5. The thermionic generator according to claim 4,

wherein the semiconductor material of the emitter electrode and the semiconductor material of the collector electrode are made of diamond.

6. A thermionic generator for converting thermal energy to electric energy with using thermal electrons displaced between a pair of an emitter electrode and a collector electrode, the thermionic generator comprising:

the emitter electrode for emitting the thermal electrons from a thermal electron emitting surface of the emitter electrode when heat from an external heat source is applied to the emitter electrode;

the collector electrode receiving the thermal electrons from the emitter electrode via a facing surface of the collector electrode;

an insulation layer sandwiched between the emitter electrode and the collector electrode;

a substrate having one surface; and

a pair of stacked structures, each of which includes the emitter electrode, the insulation layer and the collector electrode stacked on the one surface of the substrate,

wherein the thermal electron emitting surface of the emitter electrode and the facing surface of the collector electrode in each stacked structure are disposed on a same plane,

wherein the same plane of one stacked structure faces the same plane of the other stacked structure, and

wherein the same plane of one stacked structure and the same plane of the other stacked structure are perpendicular to the one surface of the substrate.

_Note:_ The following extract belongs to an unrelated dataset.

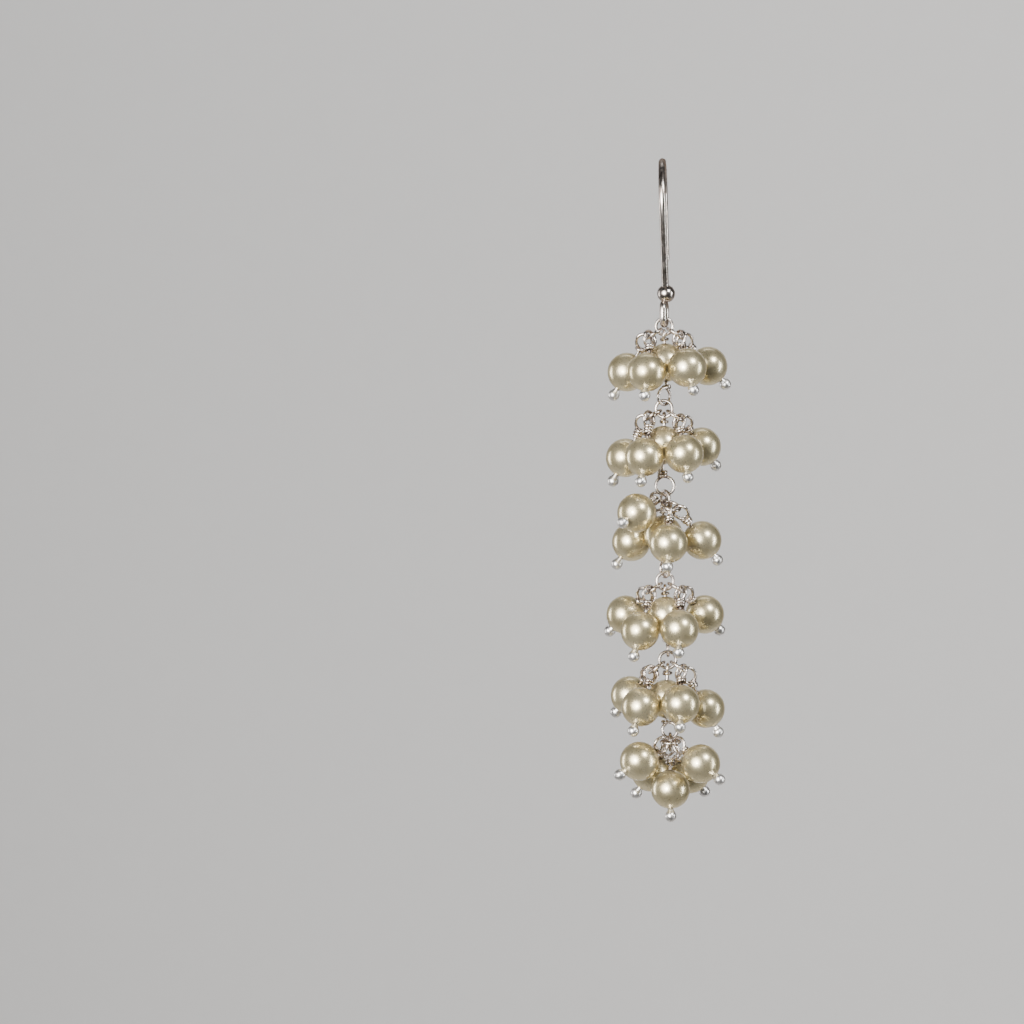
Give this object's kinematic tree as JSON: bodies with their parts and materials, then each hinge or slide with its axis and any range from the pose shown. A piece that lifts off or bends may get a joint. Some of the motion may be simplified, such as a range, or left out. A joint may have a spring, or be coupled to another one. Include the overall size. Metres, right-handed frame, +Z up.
{
  "type": "cluster earring",
  "caption": "Long dangling earring: a french ear hook that carries a chain of rings, with round pearls wired on in clusters.",
  "frame": {"origin": "underside of the ear hook's bend, where the ear carries it", "axes": "+Z up, -Y the way the wearer looks, +X to the left in the worn place"},
  "size_m": [0.0131, 0.0115, 0.0679],
  "materials": {
    "silver": "polished",
    "pearl": "satin lustre"
  },
  "bodies": {
    "hook": {"ear_hook": "silver"},
    "drop": {"ring_1": "silver", "ring_2": "silver", "ring_3": "silver", "ring_4": "silver", "ring_5": "silver", "ring_6": "silver", "spine_pin_1": "silver", "spine_pin_2": "silver", "spine_pin_3": "silver", "spine_pin_4": "silver", "spine_pin_5": "silver", "links_1": "silver", "links_2": "silver", "links_3": "silver", "links_4": "silver", "links_5": "silver", "links_6": "silver", "head_pins_1": "silver", "head_pins_2": "silver", "head_pins_3": "silver", "head_pins_4": "silver", "head_pins_5": "silver", "head_pins_6": "silver", "pearl_1_spine": "pearl", "pearl_2_spine": "pearl", "pearl_3_spine": "pearl", "pearl_4_spine": "pearl", "pearl_5_spine": "pearl", "pearl_1_left": "pearl", "pearl_1_front_left": "pearl", "pearl_1_front_right": "pearl", "pearl_1_right": "pearl", "pearl_2_left": "pearl", "pearl_2_front_left": "pearl", "pearl_2_front_right": "pearl", "pearl_2_right": "pearl", "pearl_3_upper_left": "pearl", "pearl_3_lower_left": "pearl", "pearl_3_front": "pearl", "pearl_3_right": "pearl", "pearl_4_left": "pearl", "pearl_4_front_left": "pearl", "pearl_4_front_right": "pearl", "pearl_4_right": "pearl", "pearl_5_left": "pearl", "pearl_5_front_left": "pearl", "pearl_5_front_right": "pearl", "pearl_5_right": "pearl", "pearl_6_upper_left": "pearl", "pearl_6_upper_right": "pearl", "pearl_6_front": "pearl", "pearl_6_lower_left": "pearl", "pearl_6_lower_right": "pearl"}
  },
  "joints": [
    {"name": "drop_swing", "type": "hinge", "parent": "hook", "child": "drop", "pos_m": [0.00015, -0.00106, -0.01633], "axis": [0.2079, 0.9781, 0], "range_deg": [-60, 60]}
  ]
}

7. The thermionic generator according to claim 6,

wherein the emitter electrode and the collector electrode are made of semiconductor material with a semiconductor impurity, which is doped in the semiconductor material, respectively, and

wherein a dopant concentration of the semiconductor impurity in the semiconductor material of the emitter electrode is higher than a dopant concentration of the semiconductor impurity in the semiconductor material of the collector electrode.

8. The thermionic generator according to claim 7,

wherein the semiconductor material of the emitter electrode and the semiconductor material of the collector electrode are made of diamond.